Broadway n’a jamais été aussi proche de Paris — Depuis le 1er avril, et jusqu’au 2 octobre, les hippies du revival de Hair à Broadway ont débarqué au Gielgud Theatre, et chamboulent le West End.
Le Gielgud est méconnaissable — les marionnettes d’Avenue Q (précédent locataire du théâtre, avant leur transfert au Wyndhams) ont définitivement disparu ; des tapis et des voilages tie-dye sont partout. Des échelles multicolores sont fixées sur les côtés et montent jusqu’au deuxième balcon. Le ton est donné : Hair est une expérience de partage, et le public fait partie de la performance tout autant que la tribu.
Hair n’avait pas été monté à Broadway depuis 40 ans ; et autant d’années à Londres. Et pourtant certaines chansons font partie de la culture populaire, comme « I Got Life », « Aquarius » ou le tube « Let the Sun Shine In ». Un thème universel, des chansons entrainantes, pas de gros coûts de production… pourquoi a‑t-il fallu attendre aussi longtemps?
Petite piqûre de rappel : Berger, Sheila et leurs amis vivent a New York a la fin des années soixante, entre révolution sexuelle, rébellion, et guerre du Vietnam. Claude va-t-il suivre la tribu et refuser d’aller se battre, ou au contraire va-t-il rentrer dans les rangs malgré ses principes pacifistes?
En tout cas, 40 ans après, le spectacle n’a pas pris une ride. Musicalement, les arrangements de Nadia Digiallonardo (Music Director) donnent un petit côté rock très agréable et résolument moderne. Le décor est assez minimaliste, avec les musiciens en fond de scène devant un mur de briques aux couleurs « flower power », un van dans un coin et des tapis partout. Reste la troupe…

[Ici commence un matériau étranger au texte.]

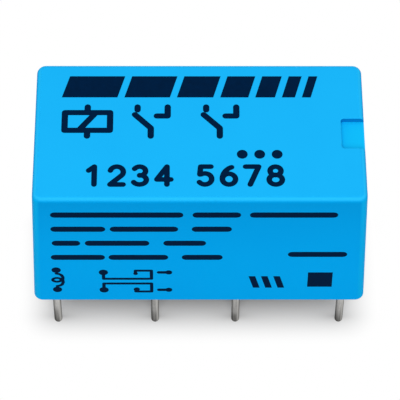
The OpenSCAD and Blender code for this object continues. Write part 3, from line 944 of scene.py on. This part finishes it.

Il est impossible de résister à tant d’énergie « peace & love » déployée pendant les 2 heures 15 du show. Dès les premières secondes d’« Aquarius », chanté en cœur par la tribu, on comprend que les choses ont été faites en grand : voix exceptionnelles, 26 artistes, 11 musiciens, costumes détaillés, et une pêche incroyable. Will Swenson (Berger) débarque sur scène et semble être aussi shooté que son personnage. Il interpelle le public du premier rang, se présente, entonne un « Donna » absolument survolté. Pas une seconde de répit. Le premier acte est rythmé à une vitesse folle (comparé à un deuxième acte un petit peu plus « relax », mais ce n’est pas une mauvaise chose!) avec des chansons qui s’enchainent les unes après les autres. Il est vrai que le livret de Hair n’est peut être pas la force du show, mais parfois, surtout sur le premier acte, on aimerait un peu plus de dialogues entre les chansons, pour « digérer » ce que l’on vient d’entendre, et ménager une respiration.

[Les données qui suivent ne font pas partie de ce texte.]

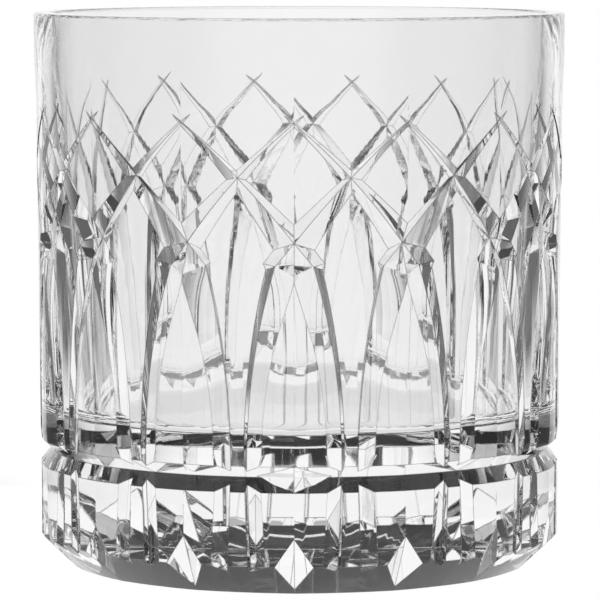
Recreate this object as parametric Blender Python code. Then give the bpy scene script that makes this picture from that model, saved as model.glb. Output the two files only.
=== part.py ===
"""Cut-crystal whiskey tumbler: an open bowl standing on a thick solid foot.

Frame: metres, +Z up, origin at the centre of the resting face under the foot.
The front cut meridian points along -Y. Angles are measured from it, toward +X.
"""

import math

import bmesh
import bpy
from mathutils import Matrix, Vector

MM = 0.001

# Overall size
HEIGHT = 89.2 * MM
RIM_RADIUS = 43.0 * MM
LIP_ROUND = 0.6 * MM
BOWL_LOW_RADIUS = 42.4 * MM
SEGMENTS = 120

# Inside of the bowl
MOUTH_RADIUS = 40.0 * MM
FLOOR_Z = 24.7 * MM
FLOOR_WALL_RADIUS = 35.2 * MM
FLOOR_FILLET = 2.5 * MM

# Waist groove between bowl and foot
GROOVE_TOP_Z = 20.5 * MM
GROOVE_Z = 18.6 * MM
GROOVE_LOW_Z = 16.5 * MM
GROOVE_RADIUS = 40.75 * MM
SPLIT_GAP = 0.3 * MM

# Foot
FOOT_RADIUS = 42.3 * MM
BEVEL_TOP_Z = 4.85 * MM
BASE_RADIUS = 37.5 * MM
BASE_ROUND = 0.4 * MM

# Cut pattern: the same figure repeats round the wall
REPEATS = 15
PITCH = 360.0 / REPEATS

# Crossing lattice, heights at which mirrored cuts meet
TAIL_ANGLE = 2.7
FIRST_CROSS_Z = 73.2 * MM
FALL_PER_DEGREE = 0.6292 * MM
FALL_GROWTH = 0.0059 * MM
TAIL_Z = 75.2 * MM
DEPTH_RATE = 0.069
UPPER_FLANK = 1.5
LOWER_FLANK = 2.45

# Arch legs, from the shoulder under the last crossing down to the foot
SHOULDER_Z = 51.15 * MM
SHOULDER_ANGLE = 4.2
LEG_FOOT_Z = 20.0 * MM
LEG_FOOT_ANGLE = 10.25
LEG_CURVE = 2.1
LEG_DEPTH = 0.88 * MM
LEG_EXTRA_DEPTH = 0.62 * MM
LEG_INNER_FLANK = 3.85
LEG_OUTER_WIDTH = 0.3 * MM
LEG_OUTER_EXTRA = 0.9 * MM
SHOULDER_WIDTH = 1.9 * MM
FOOT_FLUTE_ANGLE = 9.5
CUT_LIFT = 0.5 * MM
SECOND_PASS_DEPTH = 0.03 * MM

# Notches across the lower corner of the foot
NOTCH_TOP_Z = 9.25 * MM
NOTCH_BASE_RADIUS = 37.7 * MM
NOTCH_FLANK = math.tan(math.radians(60.0))


def clear_scene():
    for obj in list(bpy.data.objects):
        bpy.data.objects.remove(obj, do_unlink=True)


def crystal(name, colour):
    mat = bpy.data.materials.new(name)
    mat.use_nodes = True
    shader = mat.node_tree.nodes["Principled BSDF"]
    shader.inputs["Base Color"].default_value = colour
    shader.inputs["Roughness"].default_value = 0.02
    shader.inputs["Metallic"].default_value = 0.0
    shader.inputs["IOR"].default_value = 1.54
    shader.inputs["Transmission Weight"].default_value = 1.0
    return mat


def arc(centre_r, centre_z, radius, start, end, steps):
    """Points of a fillet in the (radius, z) half plane, angles in degrees."""
    points = []
    for i in range(steps + 1):
        a = math.radians(start + (end - start) * i / steps)
        points.append((centre_r + radius * math.cos(a), centre_z + radius * math.sin(a)))
    return points


def turned(name, profile):
    """A closed solid from a profile that runs from the axis round to the axis."""
    bm = bmesh.new()
    half = math.pi / SEGMENTS
    verts = [bm.verts.new((r * math.cos(half), r * math.sin(half), z)) for r, z in profile]
    edges = [bm.edges.new(pair) for pair in zip(verts, verts[1:])]
    bmesh.ops.spin(
        bm,
        geom=verts + edges,
        cent=(0.0, 0.0, 0.0),
        axis=(0.0, 0.0, 1.0),
        angle=2.0 * math.pi,
        steps=SEGMENTS,
        use_merge=True,
    )
    bmesh.ops.remove_doubles(bm, verts=bm.verts[:], dist=1e-6)
    bmesh.ops.recalc_face_normals(bm, faces=bm.faces[:])
    mesh = bpy.data.meshes.new(name)
    bm.to_mesh(mesh)
    bm.free()
    obj = bpy.data.objects.new(name, mesh)
    bpy.context.scene.collection.objects.link(obj)
    return obj


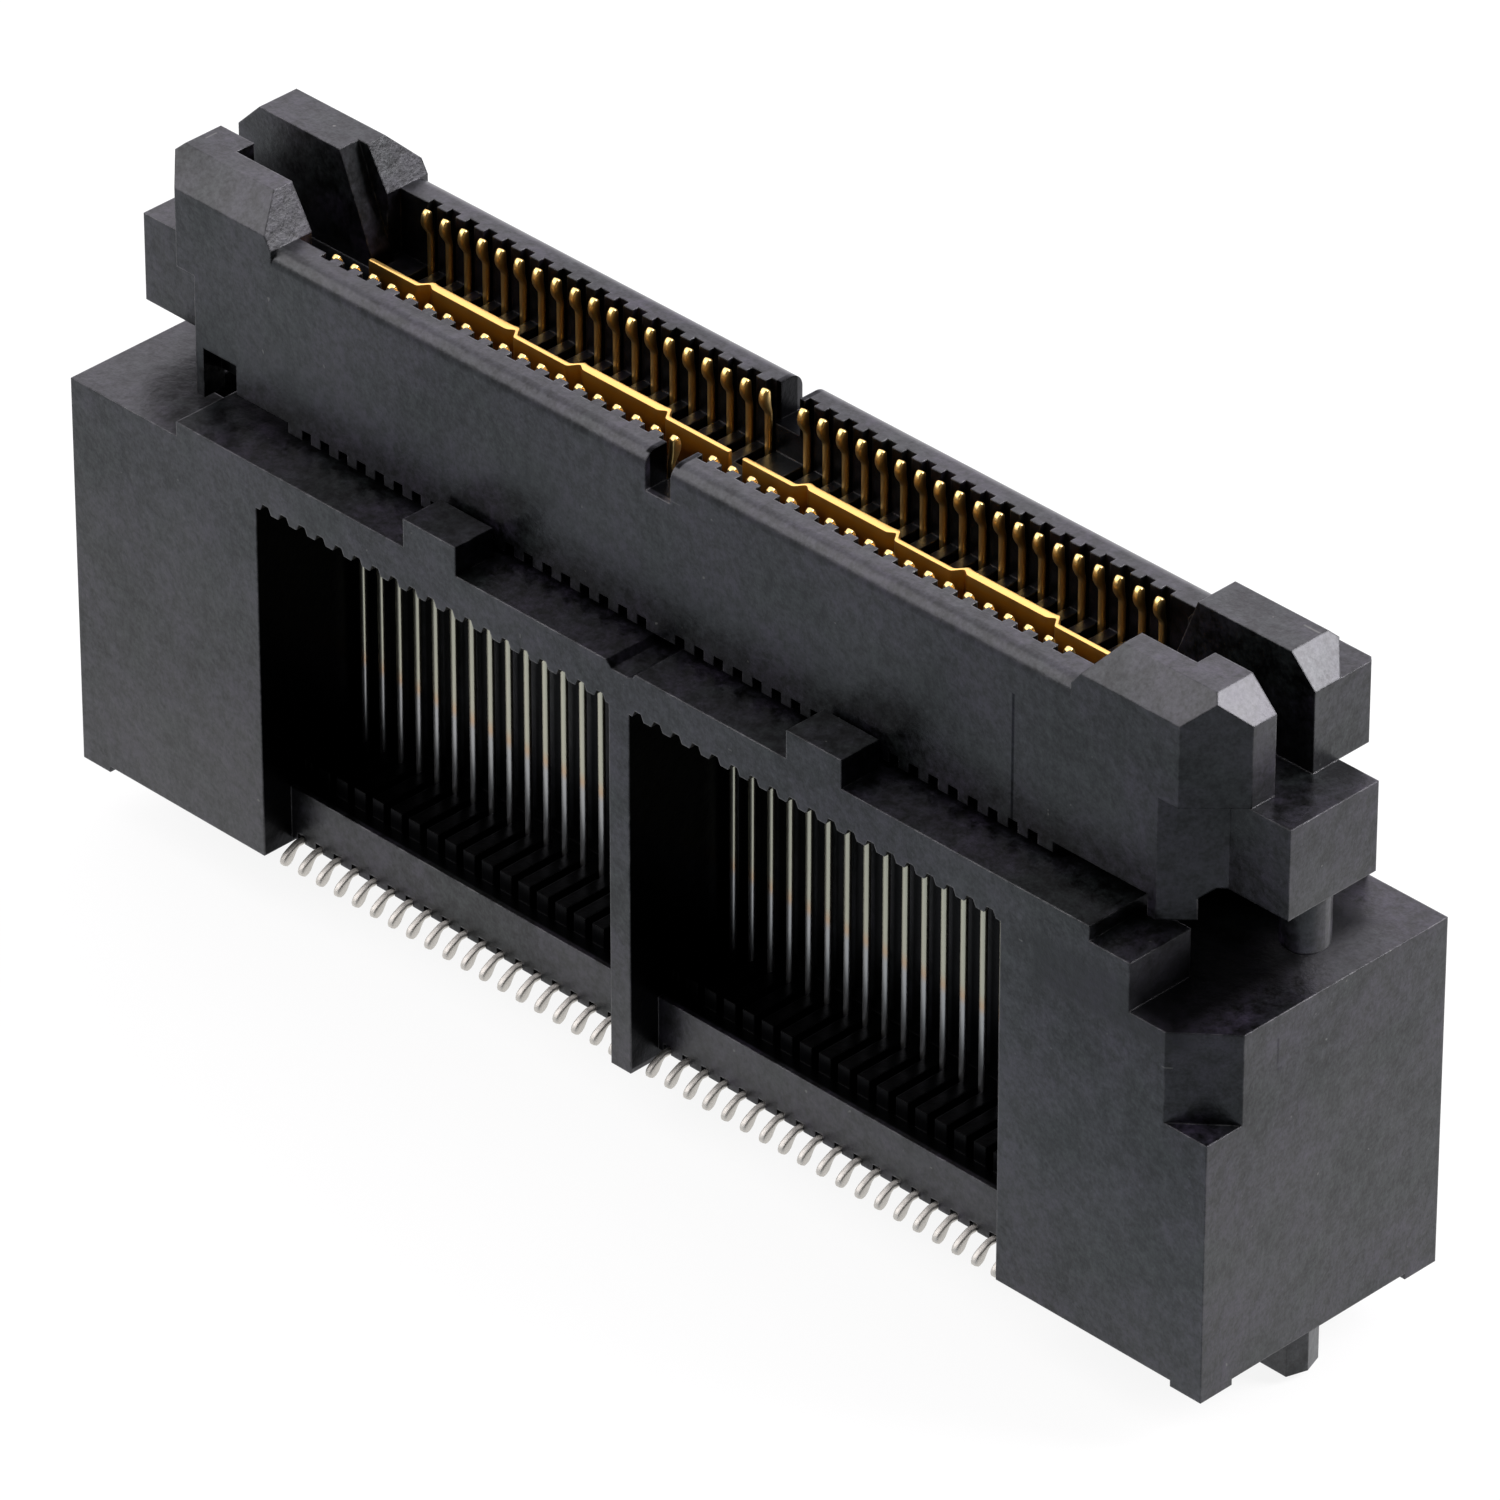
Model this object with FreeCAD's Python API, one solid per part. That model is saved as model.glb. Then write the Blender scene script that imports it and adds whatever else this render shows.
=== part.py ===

Régulièrement la troupe investit la salle (de l’orchestre au deuxième balcon, escaladant les sièges par moments) pour interagir avec le public : une danse, quelques chignons défaits lors de « Hair », une distribution de tracts pour le « Be-In » et des fleurs, au final rien de très méchant et les artistes respectent les spectateurs terrifiés à l’idée d’être cible d’attentions, et cherchent immédiatement une nouvelle victime. Mais n’espérez pas être à l’abri, c’est une volonté, le public fait partie intégrante du spectacle.
Concernant la troupe, chacun est unique et excellent dans son rôle, les voix et les personnalités se complètent ou se font écho. Et c’est le tout qui fait que cela fonctionne. La prestation de Will Swenson (Berger) serait sans doute fatigante, isolée. Mais en tant qu’élément de l’ensemble et face à Gavin Creel (Claude), elle est exceptionnelle. Un vrai sentiment de communauté se dégage de la troupe, et sans doute cela est accentué à Londres, où l’équipe, déracinée, s’est installée pour six mois.

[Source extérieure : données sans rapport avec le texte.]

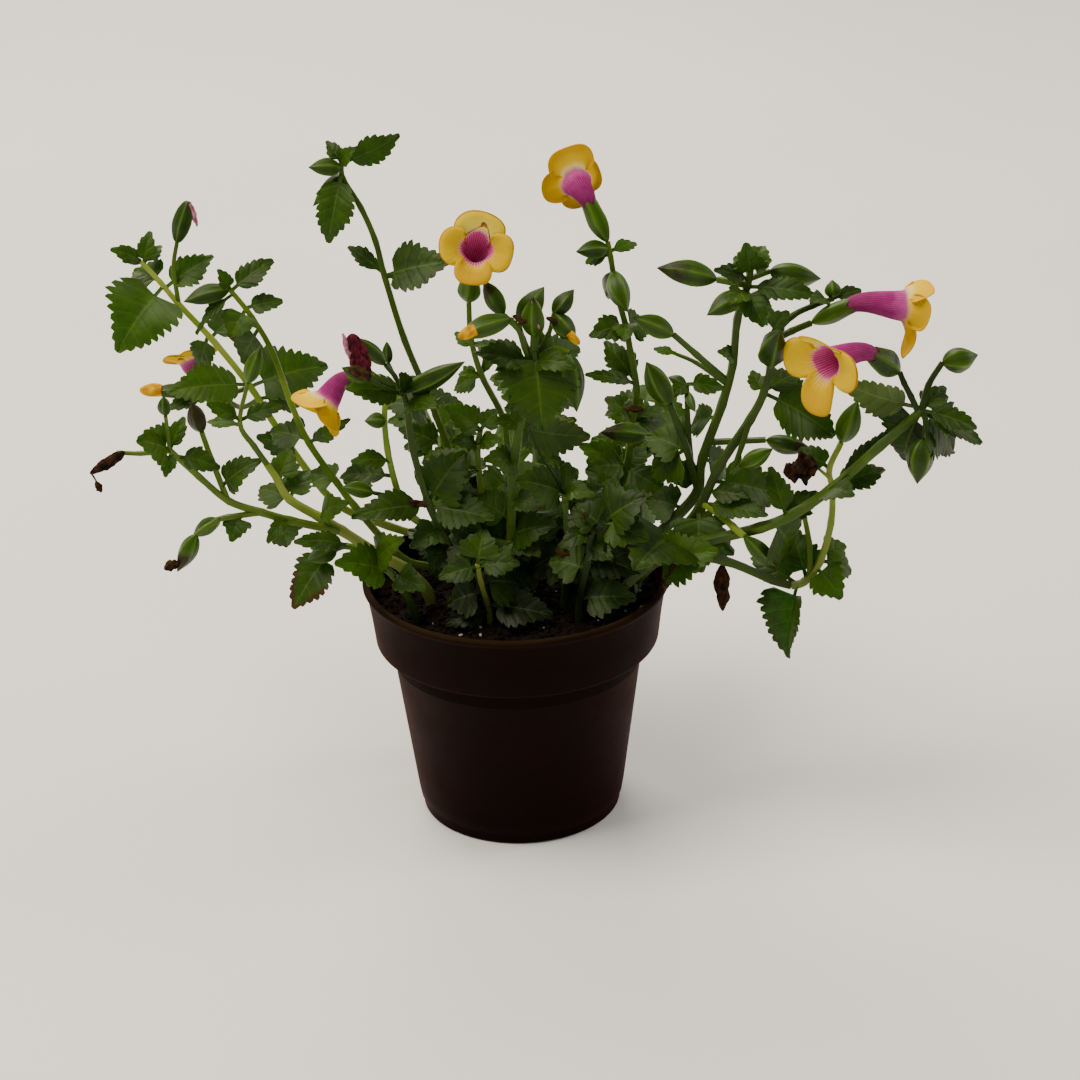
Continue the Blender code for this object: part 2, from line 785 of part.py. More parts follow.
def far_left_shoot():
    shoot = Shoot("shoot_far_left")
    shoot.stem((-22, 30), [(-45, 111), (-63.7, 121), (-80.6, 147), (-90.6, 165.6), (-102, 182.6),
                           (-113, 196.5), (-119, 205), (-125, 212.6)], 62, (3.6, 2.0))
    shoot.twig([(-113, 197), (-114, 210), (-112, 220)], 2)
    shoot.twig([(-90.6, 165.6), (-100, 163), (-112, 164.2)], -6)
    shoot.twig([(-88, 161), (-94, 158), (-99, 160.5)], 6)
    shoot.bud((-112, 219.4), (-107.3, 233.4), 6.8)
    shoot.bud((-112, 164.2), (-123.5, 164.8), 5.6, 0, "blunt")
    shoot.hang("bud_tip_far_left", (-123.5, 164.8), (-128.4, 165.2), 5.0, YELLOW, 0.5, 0, "knob")
    shoot.bud((-125, 212), (-131.5, 213.5), 3.2)
    shoot.leaf((-118, 203.5), (-136.3, 180.3), 26, -14, 4)
    shoot.leaf((-117, 203), (-100, 214), 11, 6)
    shoot.leaf((-119, 205), (-128, 209.5), 9, 10)
    shoot.leaf((-124, 211.5), (-121, 223.5), 7.5, 4)
    shoot.leaf((-125, 212.6), (-134.5, 217.6), 5.5, -4, 1)
    shoot.leaf((-124, 212), (-117.5, 218), 4.5, 8, 1)
    shoot.leaf((-91, 166.3), (-119.5, 164.7), 14, -12, 3)
    shoot.leaf((-90.6, 165.6), (-63, 173.8), 19, 10, 4)
    shoot.leaf((-88, 161), (-71.5, 161), 9, 12)
    shoot.leaf((-105, 163.5), (-120, 158.4), 6, -8)
    shoot.leaf((-103, 184), (-93, 193), 8, 16)
    shoot.leaf((-104, 185), (-108, 172), 8, 18)
    return shoot


def left_upper_shoot():
    shoot = Shoot("shoot_left_upper")
    shoot.stem((-29, 12), [(-41, 98.5), (-56.5, 119), (-62.4, 128.4), (-71.5, 144), (-77, 159.6),
                           (-82, 178), (-88.5, 191.6), (-95.4, 201.8)], 34, (3.4, 2.0))
    shoot.bud((-95.4, 201.8), (-111.6, 197.6), 7.6, -5)
    shoot.leaf((-95, 201), (-79.8, 212.3), 8.5, 8)
    shoot.leaf((-95.4, 201.8), (-98.7, 209), 4.5, -3, 1)
    shoot.leaf((-94, 200), (-108.5, 186), 3.2, -6, 1, 30)
    shoot.leaf((-90, 194.5), (-96.5, 183.8), 12, -6)
    shoot.leaf((-90, 195), (-77.4, 197), 7, 5)
    shoot.leaf((-86.5, 187), (-92.5, 174.5), 9, 8)
    shoot.leaf((-71.5, 144), (-57, 152.3), 5, -6, 1, 35)
    shoot.leaf((-72, 145), (-85, 149), 9, 10)
    shoot.leaf((-60, 124), (-50, 131), 7, 12)
    return shoot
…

L’accueil du public anglais est plutôt bon, mais pour le moment pas dithyrambique. Les spectateurs sont surpris par l’interactivité de la pièce, les thèmes et le langage utilisés (il s’agit de Hair : donc oui, le spectacle comprend des références à la drogue, au sexe, et de la nudité), mais la plupart se laissent prendre au jeu, une fois le premier choc passé.
L’ouverture officielle a eu lieu le 14 avril, avec une période de réservation ouverte jusqu’en octobre prochain.
Il faut se rendre a l’évidence : à l’heure actuelle, Hair est LE spectacle à voir a Londres. Il est extrêmement rare d’avoir la quasi-totalité d’un cast américain dans le West End, et celui-ci est à ne pas rater. Courez‑y si possible avant fin mai, car il se murmure que Will Swenson, contrairement à ses camarades, ne resterait en Europe que pour deux mois.